Virtues or Strongholds
The Virtues or Strongholds lay beyond the ophanim (Thrones/Wheels). Their primary duty is to supervise the movements of the heavenly bodies in order to ensure that the cosmos remains in order. The term appears to be linked to the attribute "might", from the Greek root dynamis, which is also translated as "Virtue". They are presented as the celestial Choir "Virtues", in the Summa Theologica. Traditional theological conceptions of the Virtues might appear to describe the same Order called the Thrones (in which case the Ophanim may not be the same thing as Thrones). From Pseudo-Dionysius the Areopagite's De Coelesti Hierarchia: The name of the holy Virtues signifies a certain powerful and unshakable virility welling forth into all their Godlike energies; not being weak and feeble for any reception of the divine Illuminations granted to it; mounting upwards in fullness of power to an assimilation with God; never falling away from the Divine Life through its own weakness, but ascending unwaveringly to the superessential Virtue which is the Source of virtue: fashioning itself, as far as it may, in virtue; perfectly turned towards the Source of virtue, and flowing forth providentially to those below it, abundantly filling them with virtue."
Powers or Authorities
The Powers, or Authorities, appear to collaborate, in power and authority, with the Principalities (Rulers). The Powers are the bearers of conscience and the keepers of history. They are also the warrior angels created to be completely loyal to God. Some believe that no Power has ever fallen from grace, but another theory states that Satan was the Chief of the Powers before he fell. Their duty is to oversee the distribution of power among humankind, hence their name.
Third Sphere
Angels who function as heavenly messengers and soldiers.
Principalities or Rulers
The Principalities also translated as Princedoms and Rulers, appear to collaborate, in power and authority, with the Powers (Authorities). The Principalities are shown wearing a crown and carrying a sceptre. Their duty also is said to be to carry out the orders given to them by the Dominions and bequeath blessings to the material world. Their task is to oversee groups of people. They are the educators and guardians of the realm of earth. Like beings related to the world of the germinal ideas, they are said to inspire living things to many things such as art or science.
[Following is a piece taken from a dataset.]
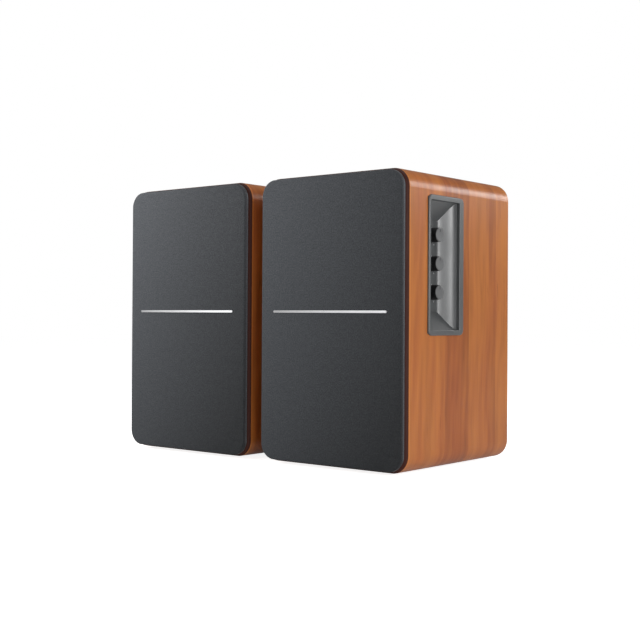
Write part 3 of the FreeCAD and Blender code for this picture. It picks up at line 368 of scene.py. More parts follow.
@dataclass(frozen=True)
class WoodWrap(Look):
    """Wood-grain vinyl: planks side by side along the depth, their grain running round the cabinet.

    Attributes:
        pale: The palest wood, between the grain lines.
        deep: The darkest wood.
        red: The reddish tint that drifts along the grain.
        edge: Colour of the painted shade on the front edge beside the grille.
        planks: Each plank's width in metres and its place from pale 0 to deep 1.
        front: Depth at which the first plank starts.
        sway: Repeats per metre and reach in metres of the grain's slow bends.
        smoke: Repeats per metre of the red tint, along the grain and across it.
        streak: The same for the broad pale and dark streaks.
        fine: The same for the fine grain lines.
        fleck: The same for the short dark pores.
        gloss: The shader's specular level.
        rough: Roughness between the fine lines and on them.
        depth: Depth of the pores, in metres.
        lip: Width of the painted highlight line where the wrap turns over the front edge, in metres.
        painted_edge_shade: Depths before the first plank at which the painted shade is full and ends, in
            metres.
    """

    pale: Colour
    deep: Colour
    red: Colour
    edge: Colour
    planks: tuple[tuple[float, float], ...]
    front: float
    sway: tuple[float, float] = (7.0, 0.0080)
    smoke: tuple[float, float] = (8.0, 85.0)
    streak: tuple[float, float] = (13.0, 150.0)
    fine: tuple[float, float] = (16.0, 1200.0)
    fleck: tuple[float, float] = (38.0, 900.0)
    gloss: float = 0.35
    rough: tuple[float, float] = (0.30, 0.38)
    depth: float = 0.00003
    lip: float = 0.0012
    painted_edge_shade: tuple[float, float] = (0.0010, 0.0003)

    def paint(self, graph: Graph) -> None:
        """Lays red tint, streaks, grain lines and pores over the planks, then paints shade on the front edge
        and a highlight line where the wrap turns over it.

        The lines fade on faces that look along the depth, since the grain's repeats lie across it.

        Args:
            graph: The material's graph.
        """
        repeats, reach = self.sway
        sway = graph.noise(graph.position([repeats] * 3), detail=1.0)
        shift = graph.add("CombineXYZ", 0.0, graph.spread(sway, -reach, reach, 0.0, 1.0), 0.0).outputs[0]
        bent = graph.add("VectorMath", graph.coords.outputs["Object"], shift, operation="ADD").outputs[0]
        board = self.board(graph)
        smoke = self.drawn(graph, bent, self.smoke, 2.0)
        streak = self.drawn(graph, bent, self.streak, 2.5)
        fine = self.drawn(graph, bent, self.fine, 2.0, 0.6)
        fleck = self.drawn(graph, bent, self.fleck, 1.0)
        normal = graph.add("SeparateXYZ", graph.add("NewGeometry").outputs["Normal"]).outputs["Y"]
        along = graph.spread(graph.math("ABSOLUTE", normal), 1.0, 0.15, 0.6, 0.95)
        tone = graph.mix(graph.spread(smoke, 0.0, 0.50, 0.36, 0.68), board, self.red)
        # Pale streaks, dark streaks, fine lines and pores: how much of each shows, and its shade.
        for share, shade in ((graph.spread(streak, 0.0, 0.36, 0.44, 0.72), scaled(self.pale, 1.25)),
                             (graph.spread(streak, 0.28, 0.0, 0.28, 0.48), scaled(self.deep, 0.80)),
                             (graph.spread(fine, 0.0, 0.10), scaled(self.deep, 0.78)),
                             (graph.spread(fleck, 0.0, 0.50, 0.70, 0.78), scaled(self.deep, 0.45))):
            tone = graph.mix(graph.math("MULTIPLY", share, along), tone, shade)
        depth = graph.add("SeparateXYZ", graph.coords.outputs["Object"]).outputs["Y"]
        # Painted shade: the front edge beside the grille is darkened to the edge colour, and made rougher
        # there.
        painted_edge_shade = graph.spread(depth, 1.0, 0.0, *(self.front - before for before in self.painted_edge_shade))
        # Painted highlight: a pale line just behind the front edge, where the wrap turns over it.
        lip = graph.spread(depth, 0.45, 0.0, self.front, self.front + self.lip)
        tone = graph.mix(painted_edge_shade, graph.mix(lip, tone, scaled(self.pale, 1.5)), self.edge)
        graph.set(Base_Color=tone, Specular_IOR_Level=self.gloss)
        polish = graph.math("ADD", graph.spread(fine, *self.rough), graph.spread(smoke, -0.03, 0.03))
        graph.set(Roughness=graph.math("ADD", polish, graph.math("MULTIPLY", painted_edge_shade, 0.4)))
        graph.bump(graph.math("SUBTRACT", fine, fleck), self.depth, 0.5)

    def drawn(self, graph: Graph, place: bpy.types.NodeSocket, repeats: tuple[float, float],
              detail: float, rough: float = 0.55) -> bpy.types.NodeSocket:
        """Draws a noise out along the grain.

        Args:
            graph: The material's graph.
            place: Where the noise is read.
            repeats: Its repeats per metre along the grain and across it.
            detail: How many finer layers it has.
            rough: How strong they are.

        Returns:
            The noise value.
        """
        along, across = repeats
        return graph.noise(graph.stretched(place, (along, across, along)), detail, rough)

    def board(self, graph: Graph) -> bpy.types.NodeSocket:
        """The colour of the plank at a depth, with a thin darker seam where two planks meet.

        Args:
            graph: The material's graph.

        Returns:
            The colour.
        """
        depth = graph.add("SeparateXYZ", graph.coords.outputs["Object"]).outputs["Y"]
        total = sum(width for width, _ in self.planks)
        ramp = graph.add("ValToRGB", graph.spread(depth, 0.0, 1.0, self.front, self.front + total))
        ramp.color_ramp.interpolation = "CONSTANT"
        start = 0.0
        for place, (width, tone) in enumerate(self.planks):
            stops = ramp.color_ramp.elements
            stop = stops[place] if place < 2 else stops.new(start / total)
            stop.position = start / total
            stop.color = (tone, tone, tone, 1.0)
            start += width
        return graph.mix(ramp.outputs[0], self.pale, self.deep)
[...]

The word archangel comes from the Greek archangělǒs, meaning chief angel. It derives from the Greek archō, meaning to be first in rank or power; andangělǒs which means messenger or envoy. The word is only used twice in the New Testament:. Only Archangels Gabriel and Michael are mentioned by name in the New Testament. In most Christian traditions Gabriel is also considered an archangel, but there is no direct literal support for this assumption. It is also worth noting that the term 'archangel' appears only in the singular, never plural, and only in specific reference to Michael. Some Christian faiths take this to mean that Michael is, in fact, the only archangel. The name of the archangel Raphael appears only in the Book of Tobit (Tobias). Tobit is considered Deuterocanonical by Roman Catholics (both Eastern and Western Rites), Eastern Orthodox Christians, and Anglicans. The Book of Tobit is also read by Lutherans, but not by most other Protestant denominations including Reformed Christians and Baptists. Raphael said to Tobias that he was "one of the seven who stand before the Lord", and it is generally believed that Michael and Gabriel are two of the other six. A fourth Archangel is Uriel whose name literally means "Light of God." Uriel's name is the only one not mentioned in the Lutheran Bible, but plays, however, a prominent role in an apocryphon read by Anglican and Russian Orthodox Christians. In the book he unveils seven prophecies to the prophet Ezra, after whom the book is named. Another possible interpretation of the seven archangels is that these seven are the seven spirits of God that stand before the throne described in the Book of Enoch, and in the Book of Revelation. The Seven Archangels are said to be the guardian angels of nations and countries, and are concerned with the issues and events surrounding these, including politics, military matters, commerce and trade: e.g. Archangel Michael is traditionally seen as the protector of Israel and of the ecclesia, theologically equated as the Church, the forerunner of the spiritual New Israel.
The angels or malakhim, i.e. the plain angels, are the lowest order of the angels, and the most recognized. They are the ones most concerned with the affairs of living things. Within the category of the angels, there are many different kinds, with different functions. The angels are sent as messengers to mankind.